The very next week we had a backup defensive end have to start a game due to an injury. This player got called for lining up off-sides 4 times. The reason he was lining up off-sides is because the same coach had the defensive end using the down marker stick as a landmark. The only problem was the field was poorly marked and the down marker was quite often way off. This coach apologized to the team and player publicly after the game, accepting responsibility for the player lining up off-sides. The next week he made sure this player was coached properly for the next game. I was about as pleased about that turn of events as I was about any championship we’ve won.

Can a team be well coached and finish 2-9? Sure but it is VERY rare. You may have a “perfect storm” situation a 1-1000 ‘perfect storm”. The problem is I see guys going 1-10, 2-9, 3-8 year after year after year with the same tired old system and silly priorities, systems and priorities that the head coach chooses. The unbelievable thing is at the High School level many of these guys keep getting hired and recycled to other schools where they do the exact same thing.

If coaching didn’t matter and it was all about Jimmys and Joes there wouldn’t be a need for coaches. What is amazing is to see guys like Don Markham or Dr John Ward go to losing program after losing program and turn each and every one of them around. No five year plans, they are going from 0-fer to playing for District or State Titles. The year Don’s team set the national scoring record and won 14 games, the previous year under a different coach they won 1 game and scored just a handful of points! Dr Ward has done the same with a long list of hapless programs he has turned around and both do it with offenses that are a bit contrarian, the Double Wing and Single Wing.

The next time you hear a coach whining and making excuses ask him what he is doing to combat the supposed excuse. Ask him if his entire plan for getting better is wishing and hoping the football fairy is going to give him better football players next year. What a great plan because if that plan fails he can point his finger at the football fairy instead of himself.
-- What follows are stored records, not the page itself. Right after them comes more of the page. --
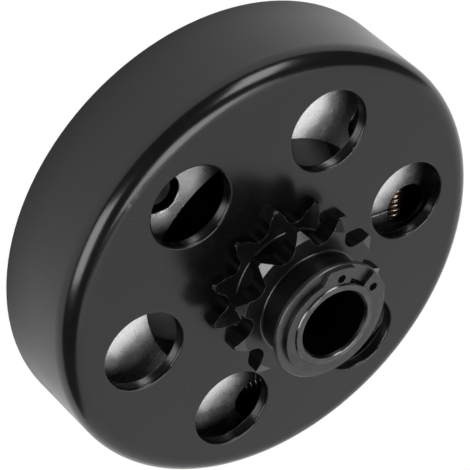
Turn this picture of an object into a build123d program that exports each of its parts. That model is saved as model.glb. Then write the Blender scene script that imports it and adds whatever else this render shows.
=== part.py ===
from build123d import *
from math import cos, pi, radians, sin, tan
import os

# Centrifugal clutch with a chain sprocket. Sizes in mm, angles in degrees.
# The axis of the clutch is +Z and points out of the sprocket side.
# The open rim of the drum stands on z = 0, and shoe 1 slides out along +X.

# Drum: a cup pressed from sheet, with a turned friction wall
drum_diameter = 106.0
drum_depth = 24.3
drum_sheet = 2.8
drum_edge_radius = 4.4
drum_draft = 0.5
hole_count = 6
hole_diameter = 19.0
hole_inset = 1.3
hole_turn = 26.7
hole_edge_radius = 0.5
rim_edge = 0.4

# Sprocket: chain pitch and roller set the tooth form
tooth_count = 11
chain_pitch = 9.525
roller_diameter = 5.08
tooth_turn = 5.63
tooth_thickness = 4.3
tooth_tip_width = 0.8
tooth_bevel_length = 1.05
tooth_bevel_depth = 2.15
tooth_back_bevel = 0.5
chain_offset = 9.25
neck_diameter = 25.0
neck_fillet = 0.4
rear_row_height = 2.1
collar_diameter = 24.8
collar_edge = 0.4
collar_fillet = 0.5

# Hub, its bore and what it carries
bore_diameter = 15.92
snout_diameter = 20.0
snout_end_height = 20.5
snout_edge = 0.5
hub_body_diameter = 40.0
hub_rear_recess = 0.8
rear_boss_diameter = 30.0
boss_flat_width = 27.0
keyway_width = 4.8
keyway_depth = 2.3
keyway_end_wall = 1.0
body_edge = 0.6

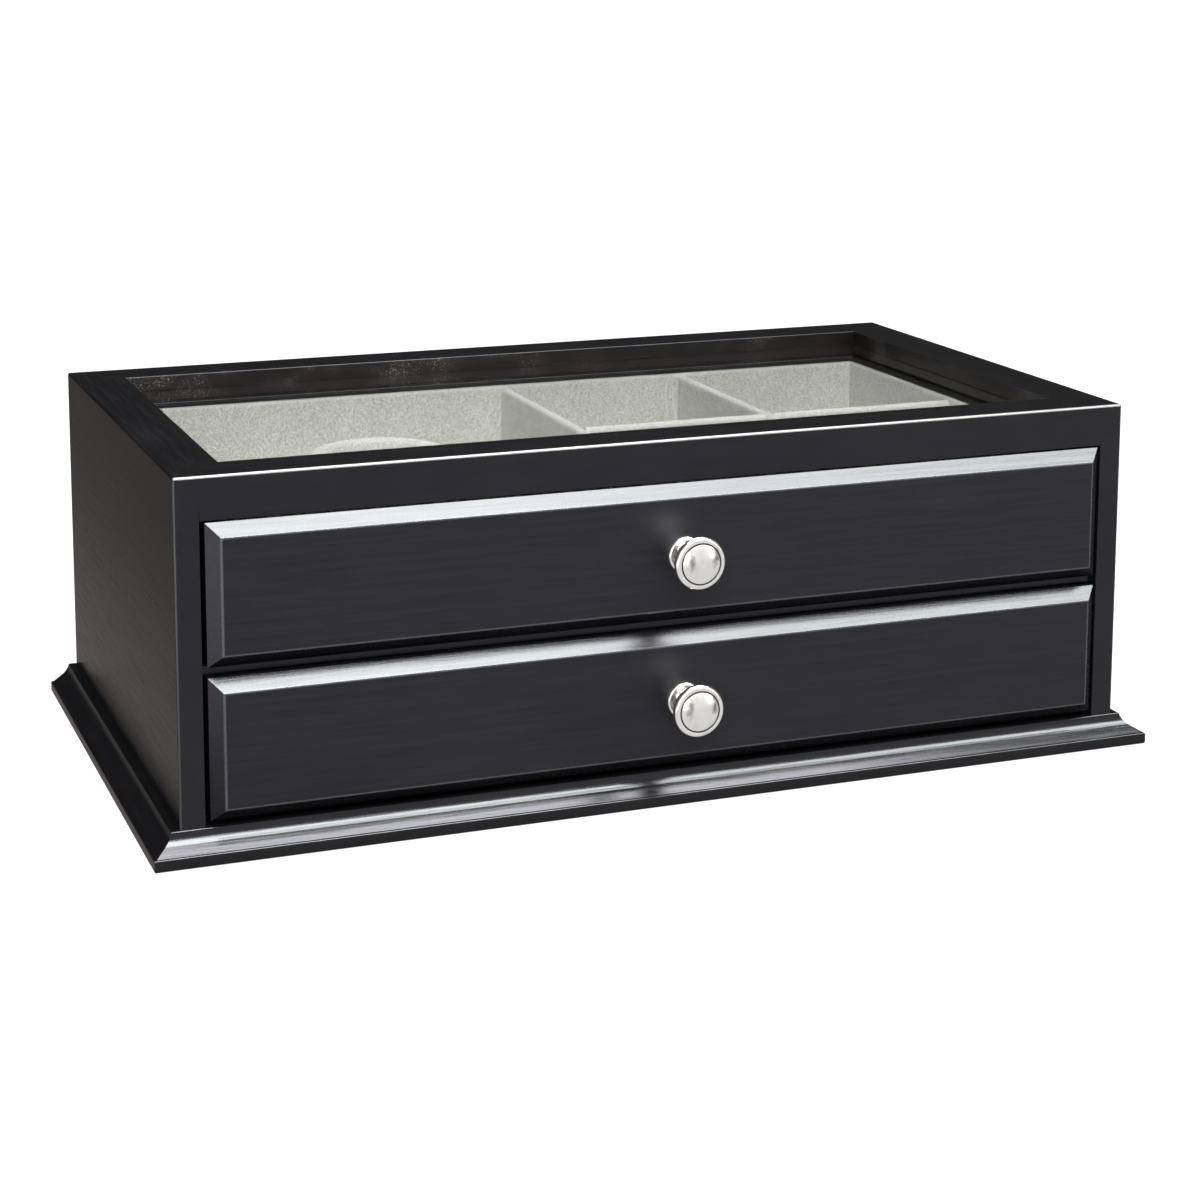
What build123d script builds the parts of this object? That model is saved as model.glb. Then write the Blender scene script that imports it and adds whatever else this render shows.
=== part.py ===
"""Tie box: a black lacquered cabinet with a fixed glazed top and two stacked drawers.

The origin is on the table under the middle of everything, knobs included. +Z is up and the drawers
open towards -Y.
"""
import os

from build123d import *

os.makedirs("parts", exist_ok=True)

# ---- cabinet, outside sizes in mm ----
cabinet_width = 350.0
cabinet_depth = 196.0
cabinet_height = 127.5

# ---- cabinet boards ----
side_thickness = 8.6
back_thickness = 5.6
bottom_thickness = 6.0
shelf_thickness = 3.0
shelf_setback = 3.0
shelf_groove_depth = 2.5
groove_clearance = 0.1
top_rail_height = 3.8
top_rail_depth = 9.0

# ---- glazed top ----
frame_thickness = 11.0
frame_width = 19.3
rebate_width = 5.2
rebate_depth = 5.5
glass_thickness = 2.0
glass_clearance = 0.5
corner_radius = 0.9
arris_radius = 0.8
eased_radius = 0.3

# ---- base moulding ----
plinth_height = 10.6
plinth_projection = 7.6
plinth_side_ledge = 2.5
plinth_edge_height = 4.2
plinth_toe_radius = 0.9
plinth_arris = 0.6
plinth_lip_flat = 0.5
slope_top_reach = 3.0
slope_top_height = 6.7
cove_hollow = 0.33

# ---- drawers ----
side_gap = 1.5
drawer_top_gap = 0.5
drawer_bottom_gap = 2.2
between_gap = 3.6
run_clearance = 0.3
rear_gap = 1.0
front_board_thickness = 12.8
front_proud = 4.8
bevel = 4.4
bevel_arris = 0.7
board_arris = 0.4
drawer_board = 7.0
box_drop = 0.2
panel_thickness = 3.0
panel_groove_depth = 3.0
panel_groove_height = 4.0

# ---- velvet lining, dividers and the round post ----
lining_thickness = 1.4
floor_lining_thickness = 1.6
lining_arris = 0.5
divider_thickness = 3.6
divider_drop = 0.9
divider_arris = 1.5
post_outer_radius = 27.3
post_inner_radius = 18.7
post_drop = 3.6
post_rim_radius = 3.6

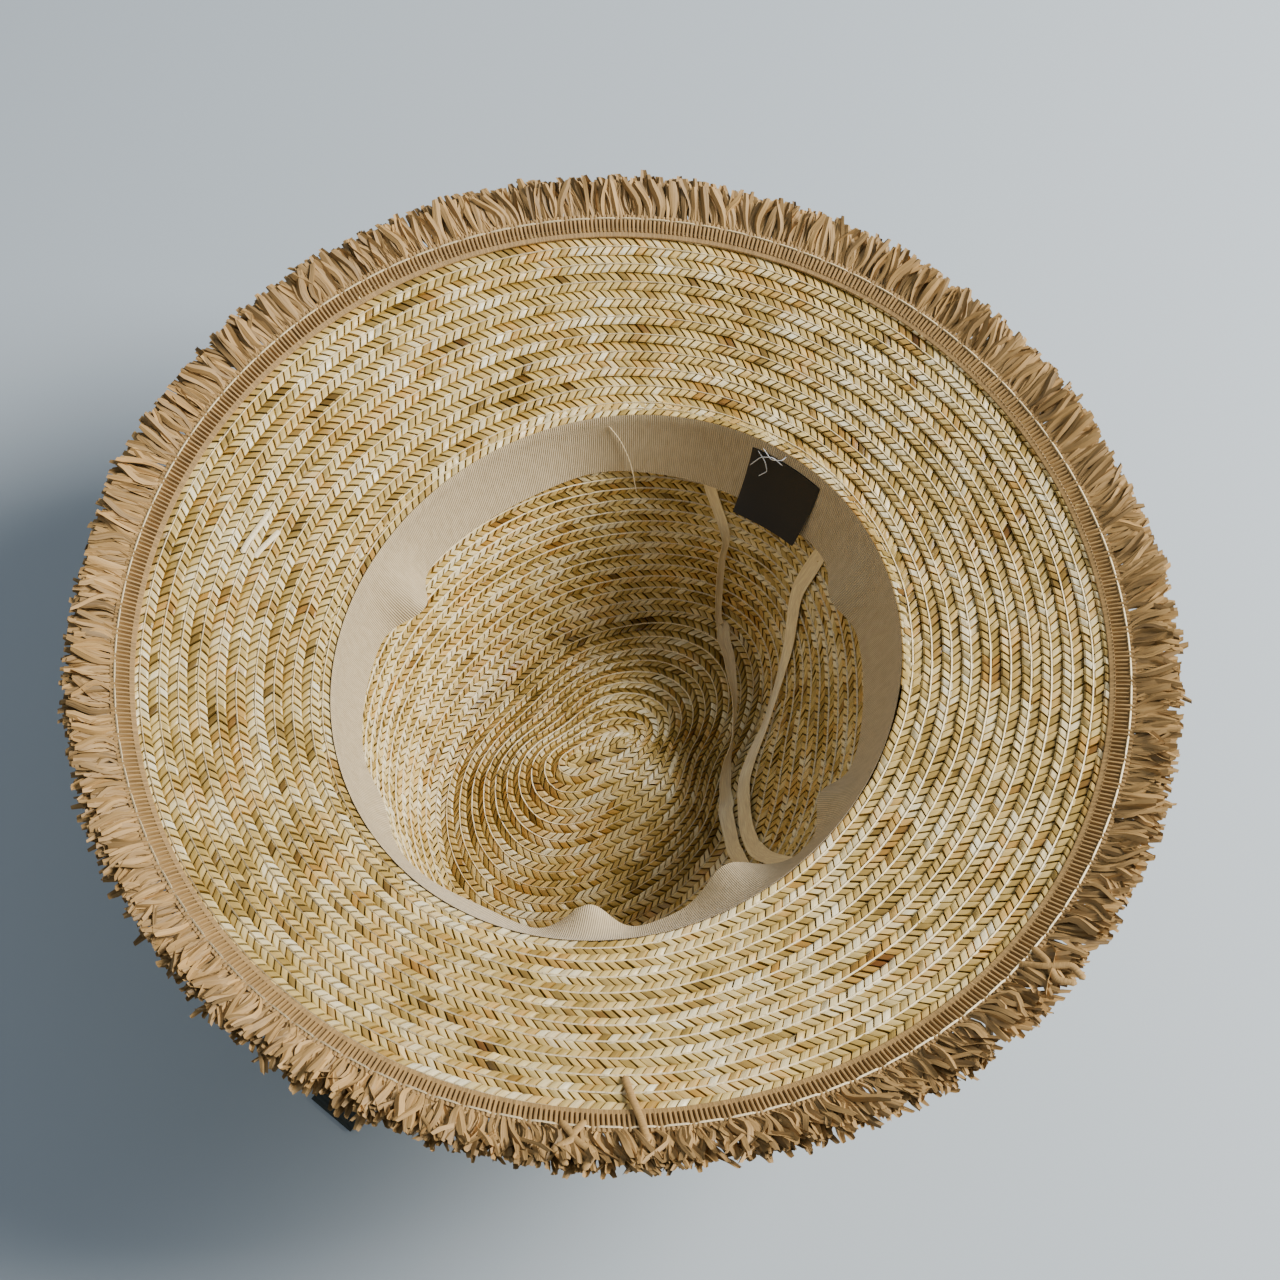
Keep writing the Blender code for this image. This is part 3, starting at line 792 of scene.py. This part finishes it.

When your team plays well, give credit to your players and assistant coaches, when your team loses or plays poorly do the right thing and take PERSONAL responsibility. Don’t be a “dog ate the homework” guy. When your team loses don’t make excuses, give the other team, their players and coaches the credit. Be a teacher not an enabling excuse maker. Don’t worry about the opposition; make your team the best they can be, your players will be better for it 10-20 years from now.